** start of Stored rows **

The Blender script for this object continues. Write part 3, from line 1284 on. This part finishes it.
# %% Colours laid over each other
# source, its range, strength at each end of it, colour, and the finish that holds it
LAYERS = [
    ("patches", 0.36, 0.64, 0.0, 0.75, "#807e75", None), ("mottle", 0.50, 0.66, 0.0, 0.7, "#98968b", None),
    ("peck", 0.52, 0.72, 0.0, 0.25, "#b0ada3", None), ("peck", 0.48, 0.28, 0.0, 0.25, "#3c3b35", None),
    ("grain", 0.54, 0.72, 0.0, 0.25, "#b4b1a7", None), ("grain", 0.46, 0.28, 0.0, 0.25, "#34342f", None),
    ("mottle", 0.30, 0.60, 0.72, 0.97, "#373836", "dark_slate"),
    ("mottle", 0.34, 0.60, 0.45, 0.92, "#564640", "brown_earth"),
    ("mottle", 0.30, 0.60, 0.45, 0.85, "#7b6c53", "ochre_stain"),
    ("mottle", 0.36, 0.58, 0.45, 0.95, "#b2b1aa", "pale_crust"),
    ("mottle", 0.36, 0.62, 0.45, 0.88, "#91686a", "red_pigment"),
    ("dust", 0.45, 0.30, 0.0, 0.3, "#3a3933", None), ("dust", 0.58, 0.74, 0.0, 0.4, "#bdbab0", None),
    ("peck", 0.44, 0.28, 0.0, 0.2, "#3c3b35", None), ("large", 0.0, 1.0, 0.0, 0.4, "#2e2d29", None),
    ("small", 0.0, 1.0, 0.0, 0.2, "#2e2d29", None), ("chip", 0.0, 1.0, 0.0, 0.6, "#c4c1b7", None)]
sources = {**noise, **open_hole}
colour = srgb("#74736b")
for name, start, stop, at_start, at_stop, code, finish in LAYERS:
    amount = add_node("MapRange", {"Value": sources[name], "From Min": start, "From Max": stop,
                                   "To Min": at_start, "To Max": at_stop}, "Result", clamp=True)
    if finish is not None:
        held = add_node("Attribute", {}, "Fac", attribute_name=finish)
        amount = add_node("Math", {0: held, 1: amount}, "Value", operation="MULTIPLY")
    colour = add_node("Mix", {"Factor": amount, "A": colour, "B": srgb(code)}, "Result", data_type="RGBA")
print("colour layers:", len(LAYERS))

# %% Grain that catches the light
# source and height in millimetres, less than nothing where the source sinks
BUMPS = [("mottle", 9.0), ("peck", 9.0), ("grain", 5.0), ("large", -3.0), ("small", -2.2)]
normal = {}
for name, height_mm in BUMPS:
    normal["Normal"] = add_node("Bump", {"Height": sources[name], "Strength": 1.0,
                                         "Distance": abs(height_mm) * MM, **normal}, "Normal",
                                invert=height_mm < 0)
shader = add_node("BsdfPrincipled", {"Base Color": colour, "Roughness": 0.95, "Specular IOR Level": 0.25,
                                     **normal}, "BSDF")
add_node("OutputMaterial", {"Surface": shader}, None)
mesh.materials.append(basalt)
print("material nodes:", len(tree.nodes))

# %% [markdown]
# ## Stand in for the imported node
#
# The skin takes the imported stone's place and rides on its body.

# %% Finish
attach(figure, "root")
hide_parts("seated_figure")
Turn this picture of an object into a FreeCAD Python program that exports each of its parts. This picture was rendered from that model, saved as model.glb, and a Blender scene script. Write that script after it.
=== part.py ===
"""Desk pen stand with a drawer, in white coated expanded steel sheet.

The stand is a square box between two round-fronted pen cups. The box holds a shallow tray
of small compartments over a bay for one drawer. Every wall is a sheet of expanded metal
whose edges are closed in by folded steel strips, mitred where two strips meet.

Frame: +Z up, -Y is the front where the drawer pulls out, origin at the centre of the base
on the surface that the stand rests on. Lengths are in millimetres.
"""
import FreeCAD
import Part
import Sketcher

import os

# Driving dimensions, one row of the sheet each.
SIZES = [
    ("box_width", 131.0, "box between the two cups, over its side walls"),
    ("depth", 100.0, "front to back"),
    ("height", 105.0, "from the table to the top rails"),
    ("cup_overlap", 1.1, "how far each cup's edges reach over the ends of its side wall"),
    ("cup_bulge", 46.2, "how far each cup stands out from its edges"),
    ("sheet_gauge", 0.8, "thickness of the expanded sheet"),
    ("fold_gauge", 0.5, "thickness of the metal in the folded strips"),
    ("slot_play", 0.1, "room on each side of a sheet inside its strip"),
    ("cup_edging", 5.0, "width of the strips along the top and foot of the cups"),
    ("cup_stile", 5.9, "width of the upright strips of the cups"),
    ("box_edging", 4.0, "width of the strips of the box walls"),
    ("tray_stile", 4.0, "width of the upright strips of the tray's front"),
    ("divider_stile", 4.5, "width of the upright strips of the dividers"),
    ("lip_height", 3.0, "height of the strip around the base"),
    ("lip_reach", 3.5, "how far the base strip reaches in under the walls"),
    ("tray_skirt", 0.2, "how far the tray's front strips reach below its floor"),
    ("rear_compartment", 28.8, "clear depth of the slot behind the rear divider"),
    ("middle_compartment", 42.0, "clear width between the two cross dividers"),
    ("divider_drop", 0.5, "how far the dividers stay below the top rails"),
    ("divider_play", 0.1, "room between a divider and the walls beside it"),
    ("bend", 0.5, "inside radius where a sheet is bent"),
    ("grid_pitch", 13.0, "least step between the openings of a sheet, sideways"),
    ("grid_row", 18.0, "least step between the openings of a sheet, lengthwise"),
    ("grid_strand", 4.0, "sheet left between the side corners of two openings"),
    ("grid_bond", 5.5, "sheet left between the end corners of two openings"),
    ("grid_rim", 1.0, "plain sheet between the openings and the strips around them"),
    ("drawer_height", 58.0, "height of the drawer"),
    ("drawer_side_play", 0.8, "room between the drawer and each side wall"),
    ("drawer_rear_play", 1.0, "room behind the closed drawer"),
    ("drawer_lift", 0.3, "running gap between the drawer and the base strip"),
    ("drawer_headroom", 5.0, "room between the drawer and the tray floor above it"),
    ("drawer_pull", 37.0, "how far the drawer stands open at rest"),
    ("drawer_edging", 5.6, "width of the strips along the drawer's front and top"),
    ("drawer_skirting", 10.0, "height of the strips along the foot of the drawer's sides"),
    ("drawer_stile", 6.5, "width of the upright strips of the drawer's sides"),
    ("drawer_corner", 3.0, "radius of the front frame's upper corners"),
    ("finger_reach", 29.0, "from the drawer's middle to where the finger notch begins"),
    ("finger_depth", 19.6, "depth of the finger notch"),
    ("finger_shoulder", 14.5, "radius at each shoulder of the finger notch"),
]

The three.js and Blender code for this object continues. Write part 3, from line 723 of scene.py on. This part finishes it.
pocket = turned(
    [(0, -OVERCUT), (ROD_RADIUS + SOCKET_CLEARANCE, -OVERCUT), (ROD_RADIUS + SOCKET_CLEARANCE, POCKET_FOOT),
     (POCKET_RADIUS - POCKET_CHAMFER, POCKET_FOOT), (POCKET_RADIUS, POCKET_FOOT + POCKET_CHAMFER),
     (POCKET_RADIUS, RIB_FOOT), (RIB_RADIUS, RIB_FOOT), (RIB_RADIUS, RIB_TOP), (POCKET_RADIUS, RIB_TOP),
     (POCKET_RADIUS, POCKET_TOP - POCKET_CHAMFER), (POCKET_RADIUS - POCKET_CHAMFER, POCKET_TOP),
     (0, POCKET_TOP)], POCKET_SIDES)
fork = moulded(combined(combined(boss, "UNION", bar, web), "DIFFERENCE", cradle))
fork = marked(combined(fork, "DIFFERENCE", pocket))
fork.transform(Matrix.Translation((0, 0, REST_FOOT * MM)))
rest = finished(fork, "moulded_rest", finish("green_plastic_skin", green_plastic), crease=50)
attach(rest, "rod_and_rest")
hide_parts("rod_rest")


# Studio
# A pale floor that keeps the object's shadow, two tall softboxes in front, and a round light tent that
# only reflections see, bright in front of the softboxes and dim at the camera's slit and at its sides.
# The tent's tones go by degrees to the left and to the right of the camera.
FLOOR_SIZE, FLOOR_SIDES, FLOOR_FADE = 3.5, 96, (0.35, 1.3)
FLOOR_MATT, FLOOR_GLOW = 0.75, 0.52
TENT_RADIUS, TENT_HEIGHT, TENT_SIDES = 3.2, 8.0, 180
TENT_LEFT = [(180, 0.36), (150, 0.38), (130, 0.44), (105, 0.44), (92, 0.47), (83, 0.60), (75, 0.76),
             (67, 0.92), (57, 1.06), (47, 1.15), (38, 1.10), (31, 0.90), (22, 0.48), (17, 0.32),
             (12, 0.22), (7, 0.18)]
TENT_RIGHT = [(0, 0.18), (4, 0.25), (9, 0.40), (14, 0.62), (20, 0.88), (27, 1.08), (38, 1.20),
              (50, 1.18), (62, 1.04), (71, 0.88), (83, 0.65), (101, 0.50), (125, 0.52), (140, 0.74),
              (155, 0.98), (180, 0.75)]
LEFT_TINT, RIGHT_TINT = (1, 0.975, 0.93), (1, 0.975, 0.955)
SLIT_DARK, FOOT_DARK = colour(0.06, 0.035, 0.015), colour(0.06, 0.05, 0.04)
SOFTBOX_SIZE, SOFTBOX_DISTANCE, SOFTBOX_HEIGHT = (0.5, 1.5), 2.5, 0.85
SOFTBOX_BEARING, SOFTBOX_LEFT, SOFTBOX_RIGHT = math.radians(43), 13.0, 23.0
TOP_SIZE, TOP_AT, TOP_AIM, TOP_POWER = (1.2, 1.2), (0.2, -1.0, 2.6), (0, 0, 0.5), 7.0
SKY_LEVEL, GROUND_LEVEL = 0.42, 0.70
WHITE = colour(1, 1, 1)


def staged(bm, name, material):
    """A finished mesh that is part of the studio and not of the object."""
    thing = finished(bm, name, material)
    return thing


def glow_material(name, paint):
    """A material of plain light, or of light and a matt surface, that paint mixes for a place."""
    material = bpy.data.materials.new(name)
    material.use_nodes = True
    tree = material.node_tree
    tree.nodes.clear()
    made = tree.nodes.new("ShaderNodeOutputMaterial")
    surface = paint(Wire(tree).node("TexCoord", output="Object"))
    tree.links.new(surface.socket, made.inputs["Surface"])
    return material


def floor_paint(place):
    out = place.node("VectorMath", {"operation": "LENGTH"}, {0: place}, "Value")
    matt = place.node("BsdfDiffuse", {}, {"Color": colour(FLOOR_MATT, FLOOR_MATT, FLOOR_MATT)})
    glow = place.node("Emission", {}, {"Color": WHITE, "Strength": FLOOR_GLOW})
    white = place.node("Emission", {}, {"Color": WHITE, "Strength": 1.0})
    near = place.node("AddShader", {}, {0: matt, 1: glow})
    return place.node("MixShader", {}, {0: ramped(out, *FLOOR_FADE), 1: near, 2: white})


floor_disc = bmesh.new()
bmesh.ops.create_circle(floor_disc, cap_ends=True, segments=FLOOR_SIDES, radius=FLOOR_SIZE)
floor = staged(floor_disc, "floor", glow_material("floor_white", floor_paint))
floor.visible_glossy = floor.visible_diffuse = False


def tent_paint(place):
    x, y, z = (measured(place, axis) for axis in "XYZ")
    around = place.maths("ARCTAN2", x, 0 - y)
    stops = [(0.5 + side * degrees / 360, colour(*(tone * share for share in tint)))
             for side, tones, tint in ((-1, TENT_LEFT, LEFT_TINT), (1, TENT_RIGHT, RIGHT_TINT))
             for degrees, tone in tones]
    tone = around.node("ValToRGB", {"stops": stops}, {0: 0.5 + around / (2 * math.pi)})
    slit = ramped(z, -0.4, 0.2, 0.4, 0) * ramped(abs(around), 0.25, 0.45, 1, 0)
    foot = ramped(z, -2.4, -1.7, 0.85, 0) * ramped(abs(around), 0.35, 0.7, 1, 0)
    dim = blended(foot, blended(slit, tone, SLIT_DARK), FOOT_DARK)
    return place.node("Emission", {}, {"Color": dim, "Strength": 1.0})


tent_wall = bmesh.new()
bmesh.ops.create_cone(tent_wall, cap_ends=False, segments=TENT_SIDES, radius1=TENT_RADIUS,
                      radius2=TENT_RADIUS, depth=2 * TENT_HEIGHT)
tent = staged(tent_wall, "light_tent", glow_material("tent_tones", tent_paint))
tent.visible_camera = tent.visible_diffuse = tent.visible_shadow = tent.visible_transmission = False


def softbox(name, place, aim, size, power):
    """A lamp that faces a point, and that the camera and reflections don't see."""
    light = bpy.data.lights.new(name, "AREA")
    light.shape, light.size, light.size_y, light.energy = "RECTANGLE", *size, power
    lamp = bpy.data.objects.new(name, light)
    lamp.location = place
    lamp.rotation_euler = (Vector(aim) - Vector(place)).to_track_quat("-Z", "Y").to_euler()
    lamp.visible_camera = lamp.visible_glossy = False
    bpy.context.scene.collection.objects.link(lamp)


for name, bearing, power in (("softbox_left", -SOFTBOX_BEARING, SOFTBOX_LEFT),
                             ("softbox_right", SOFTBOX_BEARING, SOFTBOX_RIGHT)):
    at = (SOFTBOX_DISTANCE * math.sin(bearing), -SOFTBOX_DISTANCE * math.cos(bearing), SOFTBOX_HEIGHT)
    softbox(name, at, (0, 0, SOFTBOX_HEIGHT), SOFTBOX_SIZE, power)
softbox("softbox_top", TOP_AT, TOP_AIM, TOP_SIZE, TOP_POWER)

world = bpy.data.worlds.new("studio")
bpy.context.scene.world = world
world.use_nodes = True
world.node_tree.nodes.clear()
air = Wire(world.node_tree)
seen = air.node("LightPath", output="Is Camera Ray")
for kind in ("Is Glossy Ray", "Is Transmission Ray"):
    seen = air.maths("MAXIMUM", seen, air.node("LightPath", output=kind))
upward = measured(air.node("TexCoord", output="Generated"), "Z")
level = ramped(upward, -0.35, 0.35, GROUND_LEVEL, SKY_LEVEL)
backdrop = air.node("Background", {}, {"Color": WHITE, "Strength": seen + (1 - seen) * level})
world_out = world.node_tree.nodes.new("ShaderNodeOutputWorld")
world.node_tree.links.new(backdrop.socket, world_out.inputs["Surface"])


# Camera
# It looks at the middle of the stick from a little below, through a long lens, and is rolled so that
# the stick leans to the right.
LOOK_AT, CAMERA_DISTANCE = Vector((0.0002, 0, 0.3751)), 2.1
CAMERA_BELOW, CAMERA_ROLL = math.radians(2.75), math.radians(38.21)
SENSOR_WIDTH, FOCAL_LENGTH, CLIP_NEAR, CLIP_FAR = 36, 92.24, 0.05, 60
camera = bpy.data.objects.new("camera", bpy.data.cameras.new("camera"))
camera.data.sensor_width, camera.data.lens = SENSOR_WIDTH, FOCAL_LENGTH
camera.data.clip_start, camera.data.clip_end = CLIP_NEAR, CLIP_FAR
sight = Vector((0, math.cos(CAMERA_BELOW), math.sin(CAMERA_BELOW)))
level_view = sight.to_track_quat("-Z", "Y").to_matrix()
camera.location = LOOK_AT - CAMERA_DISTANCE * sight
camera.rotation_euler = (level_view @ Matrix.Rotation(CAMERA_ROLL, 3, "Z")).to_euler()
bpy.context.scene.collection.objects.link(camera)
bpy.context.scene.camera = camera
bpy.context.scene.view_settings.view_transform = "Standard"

** end of Stored rows **

Extract the lines from the line with "# The skin takes" through the line with "whose edges are". Keep both of those lines, copy everything exactly, and add nothing.

# The skin takes the imported stone's place and rides on its body.

# %% Finish
attach(figure, "root")
hide_parts("seated_figure")
Turn this picture of an object into a FreeCAD Python program that exports each of its parts. This picture was rendered from that model, saved as model.glb, and a Blender scene script. Write that script after it.
=== part.py ===
"""Desk pen stand with a drawer, in white coated expanded steel sheet.

The stand is a square box between two round-fronted pen cups. The box holds a shallow tray
of small compartments over a bay for one drawer. Every wall is a sheet of expanded metal
whose edges are closed in by folded steel strips, mitred where two strips meet.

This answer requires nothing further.